Mindfulness Exercises for the Second Week
- Continue your daily twenty-minute meditation session.
- In the midst of your regular activities, devote two one-hour periods during the week to being mindful of your body. During this time, perhaps using a timer or some other cue to remind yourself, periodically check in with your body, maybe every five minutes or so. Notice, in particular, your shoulders, stomach, face, and hands. If you find tension in any of these places, relax.
- Devote one meal to eating slowly and mindfully, paying attention to the tastes, textures, temperature, and other qualities of your food, and to the experience of your body eating. (When does your body tell you that have had enough?) If possible, take the meal in silence, with no other activities to distract you. You might want to put down your spoon or fork between bites. Whenever your mind wanders, or whenever you get caught up in reactions to what is happening, relax and come back to the simplicity of eating mindfully.
- Start noticing when, how and by what, your attention becomes distracted or fragmented. Are there any common themes or patterns in the kinds of thoughts, feelings, activities, or pre-occupations where your mindfulness disappears? If you discover any, discuss what you find with somebody: a friend, relative, or colleague.
Meditation Instruction: Mindfulness of the Body
During meditation, center your awareness primarily on the physical sensations of breathing. With dedication, but without strain, keep the breath in the foreground of attention. The idea is to be relaxed and receptive while alert and attentive. As long as other experiences such as bodily sensations, sounds, thoughts, or feelings are in the background of your awareness, allow them to remain there while you rest your attention with the sensations of breathing.
When a strong physical sensation makes it difficult for you to stay with the breath, simply switch your awareness to this new predominant experience. The art of mindfulness is recognizing what is predominant and then sustaining an intimate mindfulness on whatever that is. When the mind wanders and you lose the mindful connection with the sensation, gently and without judgment return your attention to the physical sensation.

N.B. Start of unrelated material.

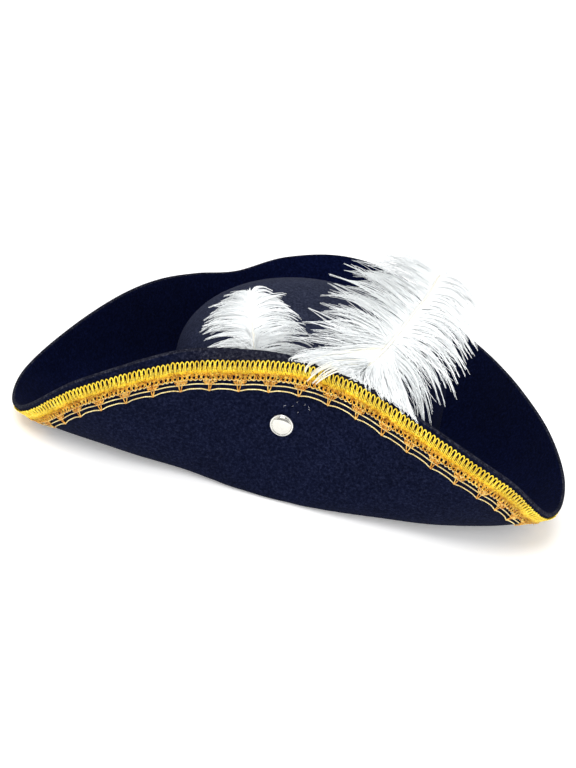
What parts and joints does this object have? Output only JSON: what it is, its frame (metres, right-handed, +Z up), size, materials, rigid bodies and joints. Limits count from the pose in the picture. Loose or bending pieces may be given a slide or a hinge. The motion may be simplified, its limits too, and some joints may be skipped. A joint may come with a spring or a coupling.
{
  "type": "tricorn hat",
  "caption": "Felt tricorn hat with a round crown, a turned-up brim, gold braid on the rim, a metal snap and white ostrich plumes.",
  "frame": {"origin": "on the floor, under the middle of the bounding box", "axes": "+Z up out of the crown, -Y towards the front flap with the snap, +X towards the right-hand corner seen from the front"},
  "size_m": [0.3418, 0.2956, 0.1366],
  "materials": {
    "felt_body": "navy wool felt",
    "gold_braid": "gold metallic thread",
    "snap_cap": "polished",
    "snap_stud": "plain",
    "plume_small": "white feather",
    "plume_large": "white feather"
  },
  "bodies": {
    "root": {"felt_body": "felt_body", "gold_braid": "gold_braid", "snap_cap": "snap_cap", "snap_stud": "snap_stud", "plume_small": "plume_small", "plume_large": "plume_large"}
  },
  "joints": []
}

As if your entire body was a sensing organ, sense or feel the physical experience. Simply allow it to be there. Drop whatever commentary or evaluations you may have about the experience in favor of seeing and sensing the experience directly in and of itself. Carefully explore the particular sensations that make it up – hardness or softness, warmth or coolness, tingling, tenseness, pressure, burning, throbbing, lightness, and so on. Let your awareness become as intimate with the experience as you can. Notice what happens to the sensations as you are mindful of them. Do they become stronger or weaker, larger or smaller, or do they stay the same?
As an aid to both acknowledging the physical experience and sustaining your focus, you can ever so softly label the experience. The labeling is a gentle, ongoing whisper in the mind that keeps the attention steady on the object of mindfulness. You should primarily sense directly the experience and what happens to it as you are present for it.
Be alert for when the focus of your attention moves from the physical sensations to your reactions to the sensations and your thoughts about them. If this happens move your attention back to the felt-sense of the sensations. Try to keep yourself independent of whatever thoughts and reactions you have. Relax.
Once a physical sensation has disappeared or is no longer compelling, you can return to mindfulness of breathing until some other sensation calls your attention.